● **PROBLEM**
What follows are records. Restate all of them word for word.

□ □ □ □ □

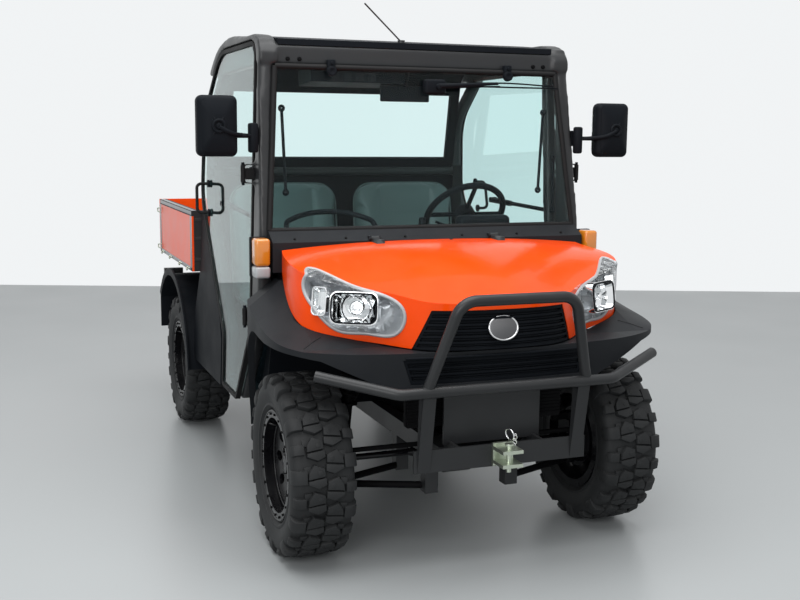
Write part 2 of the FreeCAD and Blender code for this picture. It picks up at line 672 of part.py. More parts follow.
def make_doors():
    """Each door: one curved pane in a rubber edge, two hinges and a loop handle."""
    middle = -(v.door_thick - v.pane_thick) / 2
    pane = extruded(inset(door_wire(middle), v.door_gap + v.gasket_width / 2 + v.fit_gap),
                    X * -v.pane_thick)
    outer = extruded(inset(door_wire(0), v.door_gap), X * -v.door_thick)
    hollow = extruded(inset(door_wire(OVERRUN), v.door_gap + v.gasket_width),
                      X * -(v.door_thick + OVERRUN * 2))
    groove = extruded(inset(door_wire(middle + v.fit_gap), v.door_gap + v.gasket_width / 2),
                      X * -(v.pane_thick + v.fit_gap * 2))
    gasket = outer.cut(hollow).cut(groove)
    pane = side_place(pane)
    gasket = side_place(gasket)
    hinges = []
    for z in (v.hinge_high_z, v.hinge_low_z):
        low = z - v.hinge_tall / 2
        knuckle = Part.makeCylinder(v.hinge_radius, v.hinge_tall, Vector(v.hinge_x, v.hinge_y, low))
        bore = Part.makeCylinder(v.hinge_radius / 2 + v.fit_gap, v.hinge_tall * 2,
                                 Vector(v.hinge_x, v.hinge_y, z - v.hinge_tall))
        face_x = side_x_at(z - v.hinge_tall / 3) + v.fit_gap
        strap_low, strap_high = z - v.hinge_tall / 3, z + v.hinge_tall / 3
        arm = box(face_x, v.hinge_x, v.hinge_y, v.hinge_y + v.hinge_radius, strap_low, strap_high)
        strap = box(face_x, face_x + v.pane_thick, v.hinge_y, v.hinge_y + v.hinge_tall, strap_low, strap_high)
        hinges.append(fuse([knuckle, arm, strap]).cut(bore))
    pane_out = v.fit_gap - (v.door_thick - v.pane_thick) / 2
    high_x, low_x = side_x_at(v.grip_high_z), side_x_at(v.grip_low_z)
    low_y = v.grip_y - v.grip_out / 2
    loop = tube([Vector(high_x + pane_out, v.grip_y, v.grip_high_z),
                 Vector(high_x + v.grip_out, v.grip_y, v.grip_high_z),
                 Vector(low_x + v.grip_out, low_y, v.grip_low_z),
                 Vector(low_x + pane_out, low_y, v.grip_low_z)], v.grip_radius, v.grip_radius * 3)
    fittings = Part.makeCompound([gasket] + hinges + [loop])
    for name, turn in (("left", False), ("right", True)):
        node("door_glass_" + name, mirrored(pane) if turn else pane)
        node("door_fittings_" + name, mirrored(fittings) if turn else fittings)


def glass_point(share, x=0, out=0):
    """A point on the windshield's outer face, from its foot (0) to its top (1)."""
    y = v.glass_low_y + (v.glass_top_y - v.glass_low_y) * share
    z = v.glass_low_z + (v.glass_top_z - v.glass_low_z) * share
    return Vector(x, y - out, z)


def rect_wire(x0, x1, y0, y1, z):
    return closed_lines([Vector(x0, y0, z), Vector(x1, y0, z), Vector(x1, y1, z), Vector(x0, y1, z)])


RAIL_TOP_SHARES = [
    (0.0, 0.357), (0.041, 0.693), (0.216, 0.879), (0.485, 1.0), (0.722, 0.914), (0.918, 0.407), (1.0, 0.0),
]


def roof_rail():
    """The left roof rail, an arched bar above the door."""
    along = (v.rail_front_top_y, v.rail_rear_top_y)
    up = (v.rail_end_z - v.side_foot_z, v.rail_crown_z - v.side_foot_z)
    crown = yz(spread(RAIL_TOP_SHARES, along, up))
    low_front = Vector(0, v.rail_front_top_y, crown[0].z - v.header_deep)
    low_rear = Vector(0, crown[-1].y - v.frame_wide * 1.5, crown[-1].z)
    wire = Part.Wire([smooth(crown), Part.makeLine(crown[-1], low_rear), Part.makeLine(low_rear, low_front),
                      Part.makeLine(low_front, crown[0])])
    bar = extruded(wire, X * -(v.door_thick + v.door_gap + v.frame_deep))
    doorway = extruded(door_wire(OVERRUN), X * -(v.door_thick + v.door_gap + OVERRUN))
    return bar.cut(doorway)


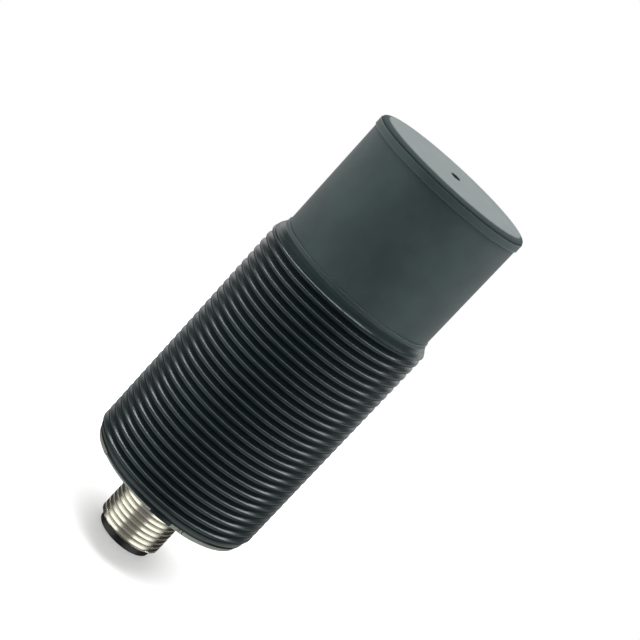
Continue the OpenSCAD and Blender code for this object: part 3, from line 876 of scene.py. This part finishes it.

□ □ □ □ □

● **TASK RESULT**
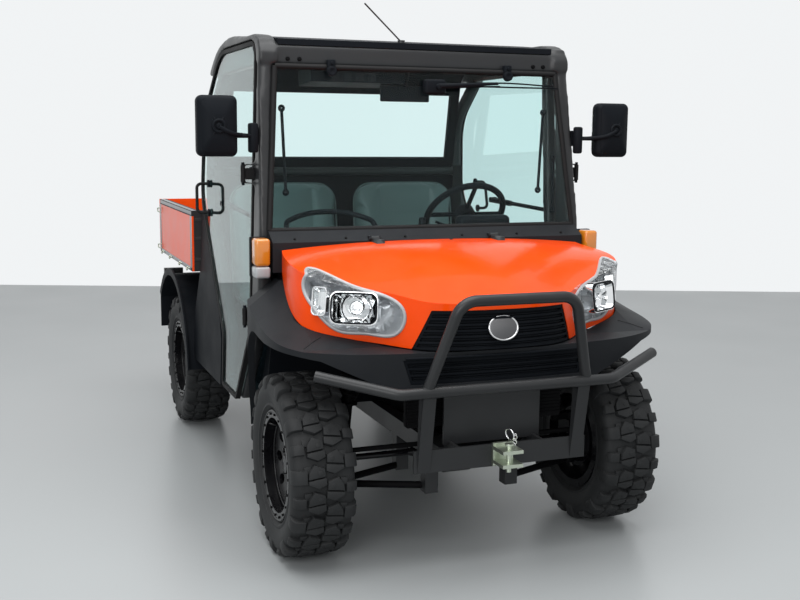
Write part 2 of the FreeCAD and Blender code for this picture. It picks up at line 672 of part.py. More parts follow.
def make_doors():
    """Each door: one curved pane in a rubber edge, two hinges and a loop handle."""
    middle = -(v.door_thick - v.pane_thick) / 2
    pane = extruded(inset(door_wire(middle), v.door_gap + v.gasket_width / 2 + v.fit_gap),
                    X * -v.pane_thick)
    outer = extruded(inset(door_wire(0), v.door_gap), X * -v.door_thick)
    hollow = extruded(inset(door_wire(OVERRUN), v.door_gap + v.gasket_width),
                      X * -(v.door_thick + OVERRUN * 2))
    groove = extruded(inset(door_wire(middle + v.fit_gap), v.door_gap + v.gasket_width / 2),
                      X * -(v.pane_thick + v.fit_gap * 2))
    gasket = outer.cut(hollow).cut(groove)
    pane = side_place(pane)
    gasket = side_place(gasket)
    hinges = []
    for z in (v.hinge_high_z, v.hinge_low_z):
        low = z - v.hinge_tall / 2
        knuckle = Part.makeCylinder(v.hinge_radius, v.hinge_tall, Vector(v.hinge_x, v.hinge_y, low))
        bore = Part.makeCylinder(v.hinge_radius / 2 + v.fit_gap, v.hinge_tall * 2,
                                 Vector(v.hinge_x, v.hinge_y, z - v.hinge_tall))
        face_x = side_x_at(z - v.hinge_tall / 3) + v.fit_gap
        strap_low, strap_high = z - v.hinge_tall / 3, z + v.hinge_tall / 3
        arm = box(face_x, v.hinge_x, v.hinge_y, v.hinge_y + v.hinge_radius, strap_low, strap_high)
        strap = box(face_x, face_x + v.pane_thick, v.hinge_y, v.hinge_y + v.hinge_tall, strap_low, strap_high)
        hinges.append(fuse([knuckle, arm, strap]).cut(bore))
    pane_out = v.fit_gap - (v.door_thick - v.pane_thick) / 2
    high_x, low_x = side_x_at(v.grip_high_z), side_x_at(v.grip_low_z)
    low_y = v.grip_y - v.grip_out / 2
    loop = tube([Vector(high_x + pane_out, v.grip_y, v.grip_high_z),
                 Vector(high_x + v.grip_out, v.grip_y, v.grip_high_z),
                 Vector(low_x + v.grip_out, low_y, v.grip_low_z),
                 Vector(low_x + pane_out, low_y, v.grip_low_z)], v.grip_radius, v.grip_radius * 3)
    fittings = Part.makeCompound([gasket] + hinges + [loop])
    for name, turn in (("left", False), ("right", True)):
        node("door_glass_" + name, mirrored(pane) if turn else pane)
        node("door_fittings_" + name, mirrored(fittings) if turn else fittings)


def glass_point(share, x=0, out=0):
    """A point on the windshield's outer face, from its foot (0) to its top (1)."""
    y = v.glass_low_y + (v.glass_top_y - v.glass_low_y) * share
    z = v.glass_low_z + (v.glass_top_z - v.glass_low_z) * share
    return Vector(x, y - out, z)


def rect_wire(x0, x1, y0, y1, z):
    return closed_lines([Vector(x0, y0, z), Vector(x1, y0, z), Vector(x1, y1, z), Vector(x0, y1, z)])


RAIL_TOP_SHARES = [
    (0.0, 0.357), (0.041, 0.693), (0.216, 0.879), (0.485, 1.0), (0.722, 0.914), (0.918, 0.407), (1.0, 0.0),
]


def roof_rail():
    """The left roof rail, an arched bar above the door."""
    along = (v.rail_front_top_y, v.rail_rear_top_y)
    up = (v.rail_end_z - v.side_foot_z, v.rail_crown_z - v.side_foot_z)
    crown = yz(spread(RAIL_TOP_SHARES, along, up))
    low_front = Vector(0, v.rail_front_top_y, crown[0].z - v.header_deep)
    low_rear = Vector(0, crown[-1].y - v.frame_wide * 1.5, crown[-1].z)
    wire = Part.Wire([smooth(crown), Part.makeLine(crown[-1], low_rear), Part.makeLine(low_rear, low_front),
                      Part.makeLine(low_front, crown[0])])
    bar = extruded(wire, X * -(v.door_thick + v.door_gap + v.frame_deep))
    doorway = extruded(door_wire(OVERRUN), X * -(v.door_thick + v.door_gap + OVERRUN))
    return bar.cut(doorway)


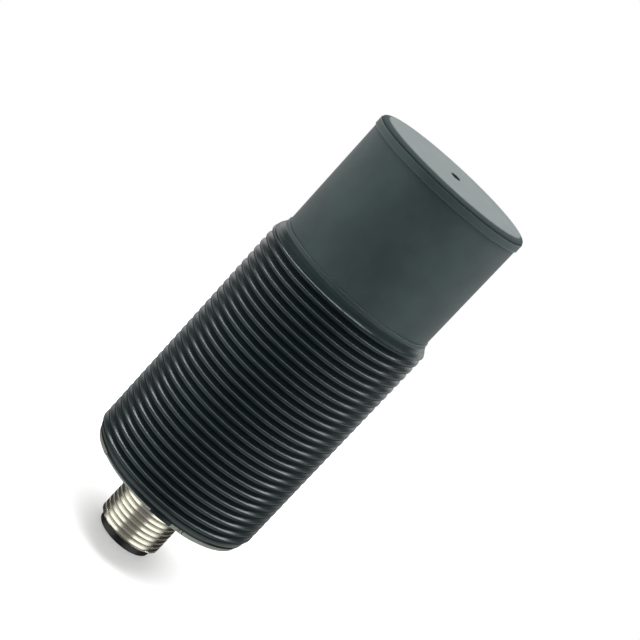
Continue the OpenSCAD and Blender code for this object: part 3, from line 876 of scene.py. This part finishes it.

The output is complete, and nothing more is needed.